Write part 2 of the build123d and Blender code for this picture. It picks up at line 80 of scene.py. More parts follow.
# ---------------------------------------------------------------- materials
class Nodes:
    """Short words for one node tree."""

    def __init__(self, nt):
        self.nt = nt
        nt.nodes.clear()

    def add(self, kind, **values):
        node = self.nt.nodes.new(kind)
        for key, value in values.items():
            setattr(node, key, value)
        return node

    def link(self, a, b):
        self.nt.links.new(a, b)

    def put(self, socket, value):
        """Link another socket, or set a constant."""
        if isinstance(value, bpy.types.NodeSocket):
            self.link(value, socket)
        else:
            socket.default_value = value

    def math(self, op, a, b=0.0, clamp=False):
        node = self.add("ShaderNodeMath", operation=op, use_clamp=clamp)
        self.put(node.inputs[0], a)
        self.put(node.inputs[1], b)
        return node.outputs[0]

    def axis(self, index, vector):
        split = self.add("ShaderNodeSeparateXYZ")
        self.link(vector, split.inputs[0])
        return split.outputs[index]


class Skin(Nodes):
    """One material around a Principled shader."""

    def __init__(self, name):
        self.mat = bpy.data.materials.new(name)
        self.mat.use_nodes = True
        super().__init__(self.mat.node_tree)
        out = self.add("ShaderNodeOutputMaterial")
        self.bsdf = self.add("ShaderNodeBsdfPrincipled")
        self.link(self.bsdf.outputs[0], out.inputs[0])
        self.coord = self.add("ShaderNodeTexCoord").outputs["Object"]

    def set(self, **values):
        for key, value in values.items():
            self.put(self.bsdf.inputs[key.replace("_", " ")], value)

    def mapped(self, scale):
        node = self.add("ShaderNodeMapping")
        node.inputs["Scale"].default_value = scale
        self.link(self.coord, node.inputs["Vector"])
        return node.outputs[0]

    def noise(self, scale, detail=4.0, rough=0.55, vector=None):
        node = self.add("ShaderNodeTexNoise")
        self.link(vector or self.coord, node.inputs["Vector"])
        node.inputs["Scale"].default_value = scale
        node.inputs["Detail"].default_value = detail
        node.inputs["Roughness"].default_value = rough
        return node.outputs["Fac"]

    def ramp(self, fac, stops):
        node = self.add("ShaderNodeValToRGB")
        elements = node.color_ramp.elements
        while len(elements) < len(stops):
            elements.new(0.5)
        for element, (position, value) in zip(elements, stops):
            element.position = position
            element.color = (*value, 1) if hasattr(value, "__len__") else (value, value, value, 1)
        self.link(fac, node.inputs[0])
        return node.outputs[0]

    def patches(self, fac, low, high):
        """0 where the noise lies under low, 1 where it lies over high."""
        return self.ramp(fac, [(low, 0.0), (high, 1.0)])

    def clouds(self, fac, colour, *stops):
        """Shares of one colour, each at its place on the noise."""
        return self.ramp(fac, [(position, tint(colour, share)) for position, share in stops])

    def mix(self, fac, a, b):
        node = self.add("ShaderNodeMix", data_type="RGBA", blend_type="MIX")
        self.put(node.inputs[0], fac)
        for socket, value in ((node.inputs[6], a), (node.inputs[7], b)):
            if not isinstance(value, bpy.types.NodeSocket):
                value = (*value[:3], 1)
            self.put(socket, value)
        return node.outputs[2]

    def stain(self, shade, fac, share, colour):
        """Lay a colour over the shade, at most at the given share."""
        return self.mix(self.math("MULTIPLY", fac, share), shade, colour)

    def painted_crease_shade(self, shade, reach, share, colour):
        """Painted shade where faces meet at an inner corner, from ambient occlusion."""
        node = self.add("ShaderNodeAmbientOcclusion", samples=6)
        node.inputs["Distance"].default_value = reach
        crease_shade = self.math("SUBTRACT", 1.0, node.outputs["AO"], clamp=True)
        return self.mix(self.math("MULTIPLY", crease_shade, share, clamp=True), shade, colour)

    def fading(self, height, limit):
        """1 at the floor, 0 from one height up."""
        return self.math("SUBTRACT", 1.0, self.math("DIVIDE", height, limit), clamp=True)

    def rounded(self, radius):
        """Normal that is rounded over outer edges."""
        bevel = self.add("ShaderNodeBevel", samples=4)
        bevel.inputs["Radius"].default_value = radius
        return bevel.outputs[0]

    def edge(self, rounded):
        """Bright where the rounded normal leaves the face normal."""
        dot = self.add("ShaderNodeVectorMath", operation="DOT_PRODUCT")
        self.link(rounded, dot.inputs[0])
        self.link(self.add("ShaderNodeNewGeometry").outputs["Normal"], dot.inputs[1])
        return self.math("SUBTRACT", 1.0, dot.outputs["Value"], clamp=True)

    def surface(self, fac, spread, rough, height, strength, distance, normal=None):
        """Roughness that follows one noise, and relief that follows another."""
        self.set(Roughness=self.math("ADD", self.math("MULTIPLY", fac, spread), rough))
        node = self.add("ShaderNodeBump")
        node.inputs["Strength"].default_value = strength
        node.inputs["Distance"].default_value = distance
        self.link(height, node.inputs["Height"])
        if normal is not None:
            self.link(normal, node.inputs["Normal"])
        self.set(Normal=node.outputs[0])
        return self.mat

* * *

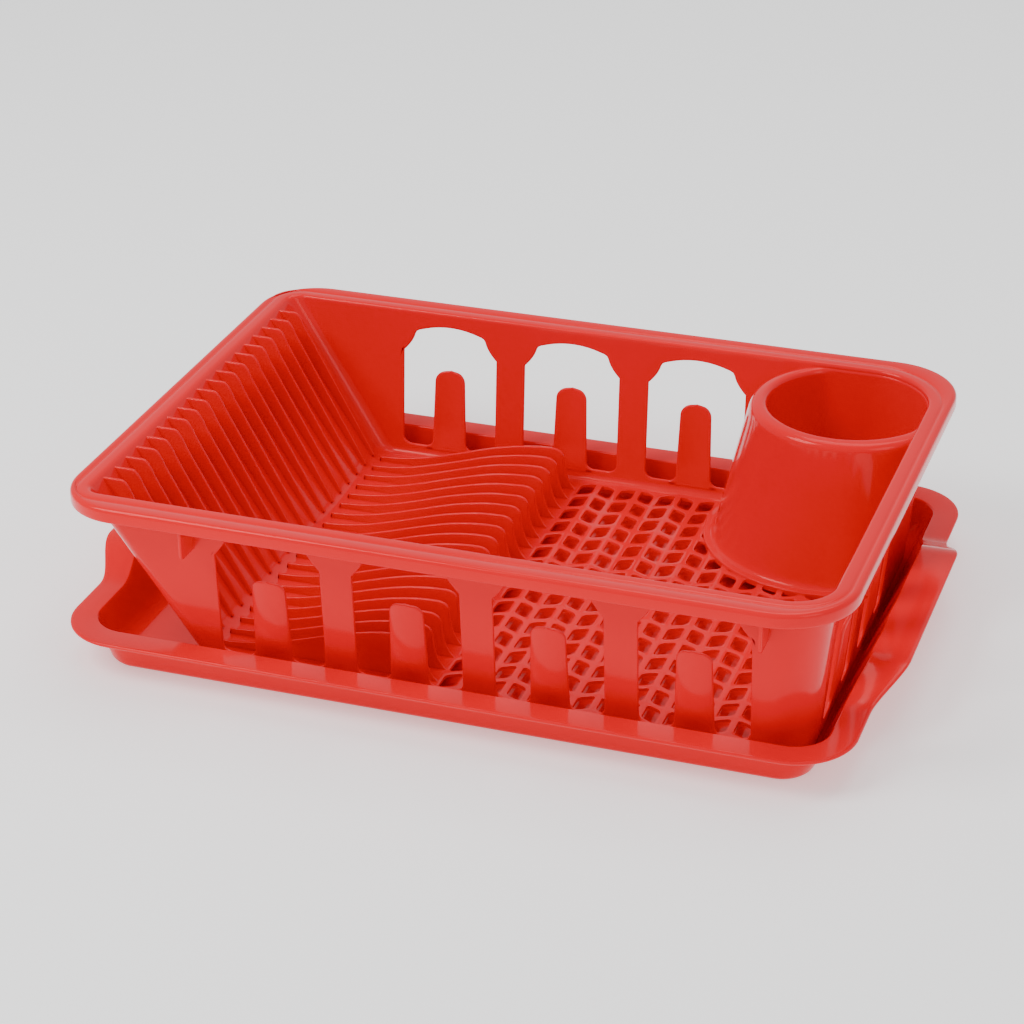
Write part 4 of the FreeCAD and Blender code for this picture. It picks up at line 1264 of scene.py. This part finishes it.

• Work to be completed:
Transcribe, exactly and exclusively, the run of lines that opens with the line bearing "Write part 2" and closes with the line bearing "words for one".

• Answer:
Write part 2 of the build123d and Blender code for this picture. It picks up at line 80 of scene.py. More parts follow.
# ---------------------------------------------------------------- materials
class Nodes:
    """Short words for one node tree."""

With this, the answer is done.